Wczoraj zaczęły się przygotowywania kadry na finały Ligi Światowej. "To, że wygraliśmy dwanaście meczów i nie przegraliśmy żadnego, nie ma już znaczenia. Teraz wszystko zaczynamy od zera" - podkreśla Raul Lozano, trener reprezentacji siatkarzy.
Finałowy turniej w katowickim Spodku rozpocznie się 11 lipca. Tego dnia biało-czerwoni zagrają z Francją, która dostała dziką kartę. Dwa dni później Polaków czeka mecz z USA. Jeśli wyprzedzą przynajmniej jednego rywala, zakwalifikują się do półfinałów. Do tego jednak droga daleka - pisze "Fakt".
"Zostało nam jeszcze kilka szczegółów do dopracowania.
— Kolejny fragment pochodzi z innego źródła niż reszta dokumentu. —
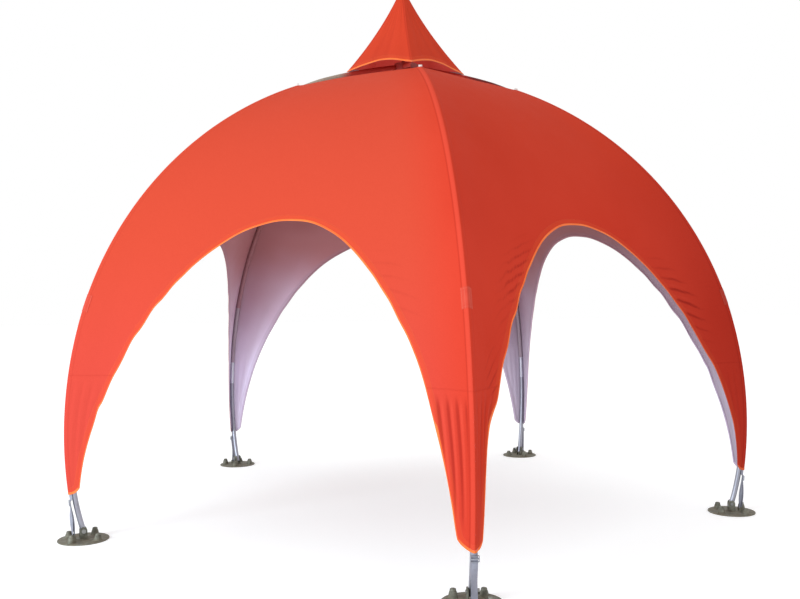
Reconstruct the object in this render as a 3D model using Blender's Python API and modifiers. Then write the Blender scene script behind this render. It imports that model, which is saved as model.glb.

We wszystkich elementach czegoś brakuje. Dlatego w najbliższych dniach będziemy ciężko pracować" - informuje drugi trener kadry Alojzy Świderek. Lozano poddaje siatkarzy masie ćwiczeń, ale oni ochoczo poddają się ciężkim zadaniom.

"Spodek" czeka na finał
W swoich ostatnich meczach w fazie grupowej Polacy dwukrotnie pokonali Bułgarów. Czekamy na zwycięstwa także w turnieju finałowym, który w "Spodku" zostanie rozegrany między 11 a 15 sierpnia.